### Requirement:
Retype the material below. Keep every word exactly as it is.

### Data extract:
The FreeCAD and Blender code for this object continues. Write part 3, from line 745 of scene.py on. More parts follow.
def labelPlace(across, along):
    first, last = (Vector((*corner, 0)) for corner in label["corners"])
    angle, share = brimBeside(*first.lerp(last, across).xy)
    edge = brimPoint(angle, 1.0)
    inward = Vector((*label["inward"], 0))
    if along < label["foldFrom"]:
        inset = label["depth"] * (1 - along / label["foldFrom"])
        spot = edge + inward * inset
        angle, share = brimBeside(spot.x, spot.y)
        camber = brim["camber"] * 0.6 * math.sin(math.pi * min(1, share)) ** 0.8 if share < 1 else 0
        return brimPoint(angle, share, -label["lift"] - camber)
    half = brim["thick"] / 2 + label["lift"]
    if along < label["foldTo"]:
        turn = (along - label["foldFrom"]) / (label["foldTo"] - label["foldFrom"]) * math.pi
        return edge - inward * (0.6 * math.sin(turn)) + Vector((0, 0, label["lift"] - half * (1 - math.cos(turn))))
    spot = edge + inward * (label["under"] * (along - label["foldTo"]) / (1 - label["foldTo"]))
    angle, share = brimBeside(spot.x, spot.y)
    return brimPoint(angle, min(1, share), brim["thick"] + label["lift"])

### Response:
The FreeCAD and Blender code for this object continues. Write part 3, from line 745 of scene.py on. More parts follow.
def labelPlace(across, along):
    first, last = (Vector((*corner, 0)) for corner in label["corners"])
    angle, share = brimBeside(*first.lerp(last, across).xy)
    edge = brimPoint(angle, 1.0)
    inward = Vector((*label["inward"], 0))
    if along < label["foldFrom"]:
        inset = label["depth"] * (1 - along / label["foldFrom"])
        spot = edge + inward * inset
        angle, share = brimBeside(spot.x, spot.y)
        camber = brim["camber"] * 0.6 * math.sin(math.pi * min(1, share)) ** 0.8 if share < 1 else 0
        return brimPoint(angle, share, -label["lift"] - camber)
    half = brim["thick"] / 2 + label["lift"]
    if along < label["foldTo"]:
        turn = (along - label["foldFrom"]) / (label["foldTo"] - label["foldFrom"]) * math.pi
        return edge - inward * (0.6 * math.sin(turn)) + Vector((0, 0, label["lift"] - half * (1 - math.cos(turn))))
    spot = edge + inward * (label["under"] * (along - label["foldTo"]) / (1 - label["foldTo"]))
    angle, share = brimBeside(spot.x, spot.y)
    return brimPoint(angle, min(1, share), brim["thick"] + label["lift"])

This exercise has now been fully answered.